Texas Secretary of State John Scott was recently named a defendant in three cases that made it to the 5th Circuit Court of Appeals. While the three suits deal with different provisions of Texas election law, all three asked for the federal courts to issue an injunction against unconstitutional burdens to voting that plaintiffs allege were imposed by Texas lawmakers. Those alleged burdens include lengthy wait times that would result from eliminating straight ticket voting, the new hoops voters have to jump through to cast mail-in ballots, and the process that Texas has implemented to verify mail-in ballots.

That last provision resulted in about 13 percent of mail-in ballots being rejected in this month’s primary elections, The Associated Press reported, which is “far beyond what is typical in a general election, when experts say anything above 2% is usually cause for attention.”

But two of three judges on a 5th Circuit panel ruled Tuesday that the Texas secretary of state, the state’s chief election officer, is the wrong person for the plaintiffs to sue, reversing the district court in all three cases. Judge Stuart Kyle Duncan, who was appointed by then-President Donald Trump in 2018, wrote the three opinions. He agreed with Scott’s argument that the 11th Amendment prevents private citizens from suing the state in federal courts under most circumstances, meaning the plaintiffs had targeted the wrong man.

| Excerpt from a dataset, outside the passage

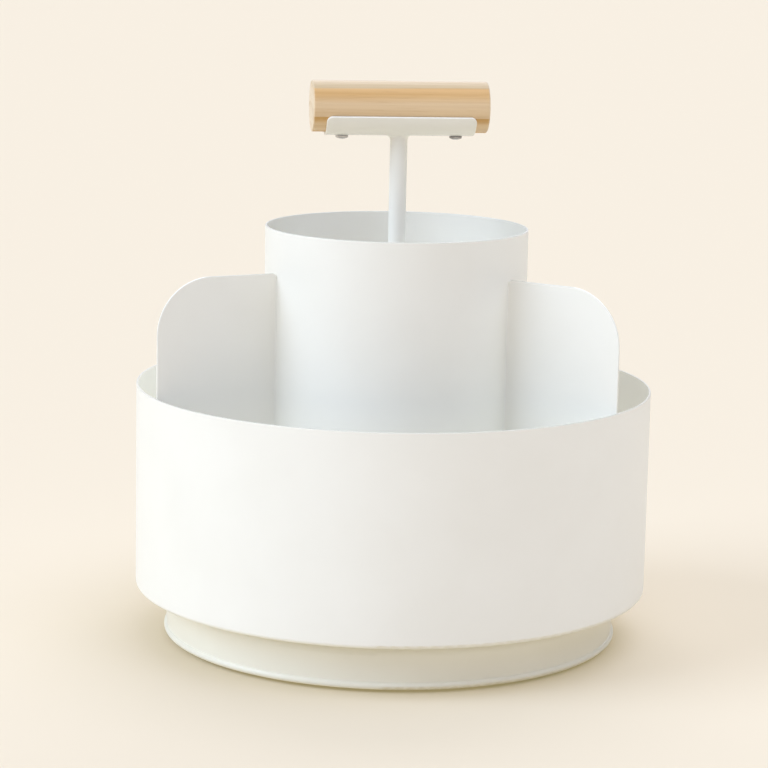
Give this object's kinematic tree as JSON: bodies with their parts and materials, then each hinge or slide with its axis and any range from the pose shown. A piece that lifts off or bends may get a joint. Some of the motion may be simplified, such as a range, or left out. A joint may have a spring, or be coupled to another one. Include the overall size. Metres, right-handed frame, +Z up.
{
  "type": "rotating craft organizer",
  "caption": "Round rotating organizer with a divided outer bin, a tall central cup and a wooden carrying handle, turning on a ball-bearing base.",
  "frame": {"origin": "on the table under the centre of the base, on the turning axis", "axes": "+Z up along the turning axis; -Y through the middle of the front compartment; +Y along the back divider"},
  "size_m": [0.254, 0.254, 0.275],
  "materials": {
    "tray_coat": "satin powder coat, white",
    "cup_coat": "satin powder coat, white",
    "divider_coat": "satin powder coat, white",
    "base_coat": "satin powder coat, white",
    "handle_coat": "satin powder coat, white",
    "wood": "pale hardwood, thin clear finish",
    "screw_steel": "nickel-plated steel",
    "bearing_steel": "zinc-plated sheet",
    "ball_steel": "polished bearing steel",
    "rubber": "matt black rubber",
    "cage_plastic": "natural nylon"
  },
  "bodies": {
    "base": {"base_pan": "base_coat", "rubber_feet": "rubber", "foot_screws": "screw_steel", "bearing_lower_plate": "bearing_steel", "base_rivets": "screw_steel"},
    "cage": {"bearing_balls": "ball_steel", "ball_cage": "cage_plastic"},
    "tray": {"bearing_upper_plate": "bearing_steel", "clinch_nuts": "screw_steel", "tray": "tray_coat", "tray_screws": "screw_steel", "cup_wall": "cup_coat", "cup_floor": "cup_coat", "divider_back": "divider_coat", "divider_left": "divider_coat", "divider_right": "divider_coat", "handle_saddle": "handle_coat", "handle_dowel": "wood", "handle_screws": "screw_steel", "handle_post": "handle_coat", "post_washer": "bearing_steel", "post_screw": "screw_steel"}
  },
  "joints": [
    {"name": "tray_spin", "type": "hinge", "parent": "base", "child": "tray", "pos_m": [0, 0, 0.0205], "axis": [0, 0, 1], "continuous": true},
    {"name": "cage_spin", "type": "hinge", "parent": "base", "child": "cage", "pos_m": [0, 0, 0.0205], "axis": [0, 0, 1], "continuous": true}
  ],
  "couplings": [
    {"joint": "cage_spin", "follows": "tray_spin", "ratio": 0.5}
  ]
}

The 5th Circuit’s judges have consistently ruled over the last 20 years that the only state officers who can be sued under the Supreme Court’s Ex parte Young standard are those who can directly enforce the law being challenged. In Texas Alliance for Retired Americans vs. Scott, the case dealing with straight ticket voting, Duncan writes that even ­though Scott is Texas’ chief election officer, because it’s not up to him to actually print the state’s ballots, he’s off the hook for enforcing the law. In practice, that means that to challenge the law, the plaintiffs would instead have to sue the county election chiefs who are responsible for physically printing ballots — and as MSNBC columnist and University of Texas law professor Steve Vladeck pointed out on Twitter, that means suing 254 individuals.

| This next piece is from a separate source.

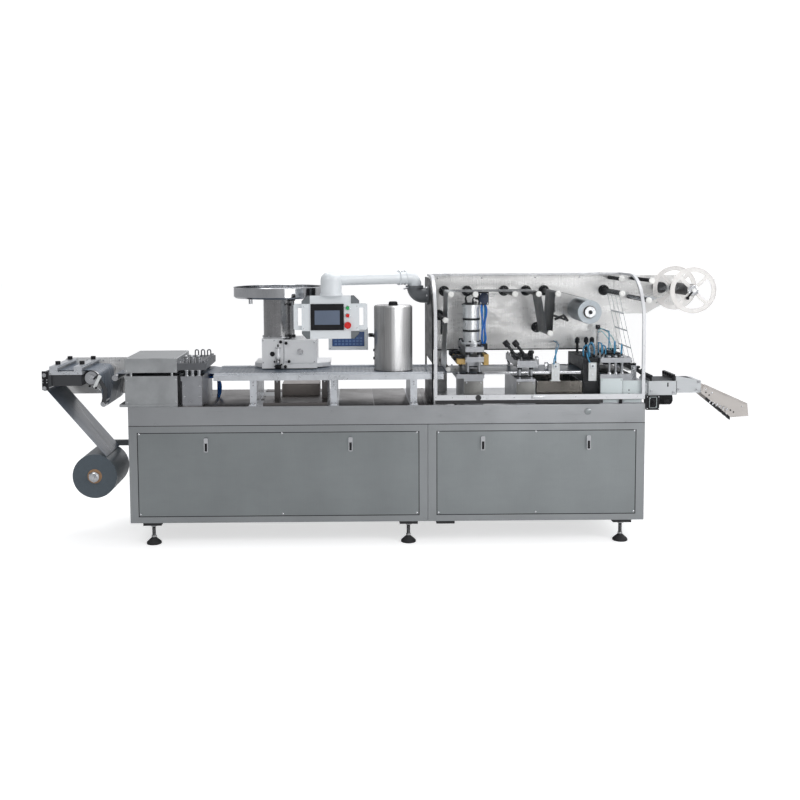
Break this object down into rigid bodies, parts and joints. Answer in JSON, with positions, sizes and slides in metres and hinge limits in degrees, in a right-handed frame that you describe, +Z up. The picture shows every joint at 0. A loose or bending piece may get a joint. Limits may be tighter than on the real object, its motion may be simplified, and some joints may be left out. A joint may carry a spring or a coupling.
{
  "type": "blister packing machine",
  "caption": "Thermoforming blister packer on two steel cabinets, with film roll, heater, feeder, seal and punch stations, lifting clear hood and discharge chute.",
  "frame": {"origin": "centre of the machine's footprint, on the floor", "axes": "+X along the film to the discharge end, +Y to the back, +Z up"},
  "size_m": [4.1777, 0.717, 1.622],
  "materials": {
    "brushed_panel": "fine vertical brushed finish",
    "machined_steel": "ground and milled",
    "polished_steel": "polished",
    "dark_steel": "dark grey",
    "white_paint": "white enamel",
    "light_grey_paint": "light grey powder coat",
    "black_plastic": "moulded",
    "white_plastic": "turned",
    "blue_plastic": "moulded",
    "green_plastic": "moulded",
    "red_plastic": "moulded",
    "screen_glass": "dark display",
    "clear_sheet": "clear acrylic",
    "film": "wound plastic film",
    "foil": "dull foil",
    "clear_film": "punched film",
    "card": "wound card",
    "belt_rubber": "smooth",
    "beige_sheet": "satin"
  },
  "bodies": {
    "machine": {"cabinet_left": "brushed_panel", "cabinet_right": "brushed_panel", "table_top": "brushed_panel", "service_panels": "brushed_panel", "latch_handles": "polished_steel", "levelling_feet": "black_plastic", "unwind_arm": "dark_steel", "infeed_side_plate": "machined_steel", "infeed_rollers": "polished_steel", "splice_table": "dark_steel", "infeed_plates": "machined_steel", "heater_lower": "machined_steel", "heater_upper": "machined_steel", "forming_base": "machined_steel", "forming_upper": "machined_steel", "guide_track": "machined_steel", "track_support": "machined_steel", "film_drive": "machined_steel", "forming_film": "film", "feeder_housing": "machined_steel", "feeder_drum": "machined_steel", "feeder_bowl": "polished_steel", "cylinder_cover": "polished_steel", "controller_box": "light_grey_paint", "arm_bracket": "dark_steel", "end_plate": "brushed_panel", "roller_panel": "brushed_panel", "web_rollers": "black_plastic", "roller_caps": "white_plastic", "lidding_foil": "foil", "waste_web": "clear_film", "seal_frame": "machined_steel", "seal_cylinder": "polished_steel", "indexing_station": "machined_steel", "scrap_bin": "polished_steel", "sensor_brackets": "white_paint", "punch_station": "machined_steel", "black_fittings": "black_plastic", "air_lines": "blue_plastic", "reel_bracket": "brushed_panel", "conveyor_frame": "machined_steel", "conveyor_belt": "belt_rubber", "conveyor_motor": "dark_steel", "discharge_chute": "beige_sheet"},
    "forming_reel": {"forming_film_roll": "film", "forming_roll_core": "card", "forming_roll_shaft": "polished_steel"},
    "swinging_arm": {"swing_arm": "light_grey_paint"},
    "operator_panel": {"screen_box": "light_grey_paint", "screen_bezel": "black_plastic", "touch_display": "screen_glass", "green_button": "green_plastic", "red_buttons": "red_plastic"},
    "lidding_reel": {"lidding_roll": "foil", "lidding_core": "card"},
    "sealing_ram": {"seal_platen": "machined_steel"},
    "hood": {"hood_frame": "polished_steel", "hood_window": "clear_sheet"},
    "waste_reel": {"scrap_reel": "white_paint"}
  },
  "joints": [
    {"name": "forming_roll_spin", "type": "hinge", "parent": "machine", "child": "forming_reel", "pos_m": [-1.804, 0, 0.405], "axis": [0, 1, 0], "continuous": true},
    {"name": "arm_swing", "type": "hinge", "parent": "machine", "child": "swinging_arm", "pos_m": [0.118, -0.05, 1.519], "axis": [0, 0, 1], "range_deg": [0, 45]},
    {"name": "panel_turn", "type": "hinge", "parent": "swinging_arm", "child": "operator_panel", "pos_m": [-0.376, -0.2675, 1.472], "axis": [0, 0, 1], "range_deg": [-30, 30]},
    {"name": "lidding_roll_spin", "type": "hinge", "parent": "machine", "child": "lidding_reel", "pos_m": [1.145, 0, 1.361], "axis": [0, 1, 0], "continuous": true},
    {"name": "seal_press", "type": "slide", "parent": "machine", "child": "sealing_ram", "axis": [0, 0, 1], "range_m": [-0.012, 0]},
    {"name": "hood_lift", "type": "hinge", "parent": "machine", "child": "hood", "pos_m": [0.327, 0.203, 1.579], "axis": [1, 0, 0], "range_deg": [-75, 0]},
    {"name": "waste_reel_spin", "type": "hinge", "parent": "machine", "child": "waste_reel", "pos_m": [1.742, 0, 1.487], "axis": [0, 1, 0], "continuous": true}
  ]
}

Shielding Scott from lawsuits from private citizens imposes a tremendous burden on potential plaintiffs whose legal costs would commensurately soar with the massive increase in defendants. “The majority continues this Court’s effort to shrink the role of Ex parte Young, by overly narrow readings of the state officer’s duty to enforce Texas’s election laws,” Judge Patrick Higginbotham, the dissenter in the three cases, wrote. While he may not have ruled with all the defendants on the merits, Higginbotham argued, blocking a path for federal courts to address states’ potential violations of the 14th Amendment and other constitutional issues isn’t the answer.

These rulings add to a growing list of recent cases that seek to winnow down just who can claim their voting rights have been violated and which courts can act on those suits. Last month, I wrote about a federal judge’s ruling in Arkansas that found that private groups and individuals lack the standing to sue states for violating Section 2 of the Voting Rights Act. Instead, U.S District Judge Lee Rudofsky determined, only the U.S. attorney general has that standing. Given previous Supreme Court rulings narrowing the Justice Department’s enforcement powers regarding the Voting Rights Act, Rudofsky’s ruling — if it stands — further hamstrings the law’s ability to actually counter voter discrimination. The Justice Department has previously been able to count on other groups serving as a kind of backup by mounting their own challenges to voter discrimination, but if Rudofsky’s reasoning prevails, that support would be off the table.

Meanwhile, at least four Supreme Court justices appear open to the idea that state courts lack the power to hear cases challenging congressional gerrymandering, no matter the effect on minority voters. The supposed “independent state legislature” doctrine argues that under the Constitution, only state lawmakers can set election laws, not governors or state court judges. MSNBC columnist Jessica Levinson wrote recently about the hypocrisy in action from these justices after previously arguing that state courts were the proper vehicle for safeguarding voters:

And in a decision that is perhaps even more compromising for those supporting this doctrine, in 2019, the Supreme Court reaffirmed this interpretation of precedent. Chief Justice John Roberts, writing for the majority, said that state courts applying state law could protect voters from partisan gerrymanders. [Justices Clarence Thomas, Samuel Alito, Neil Gorsuch, and Brett Kavanaugh] all joined Roberts’ opinion confirming that even if federal courts couldn’t correct partisan gerrymanders, state courts would continue to protect us.

You read that right. Three of the justices — Alito, Gorsuch and Thomas — who joined Roberts are three of the four who have now strongly signaled that, “LOL JK,” maybe state courts also have no role to play here. (Kavanaugh was not on the court in 2019.)

At every level of the judiciary, the groundwork is being laid to leave Americans whose right to vote has been violated left with almost nobody who can grant them relief. We have every reason to believe that the current Supreme Court will happily affirm all of these dilutions of the lower courts’ power to protect the right to vote. In sum, we are fast approaching a world where it’s impossible to overturn laws that make it harder to vote, no matter how clearly they violate the Constitution.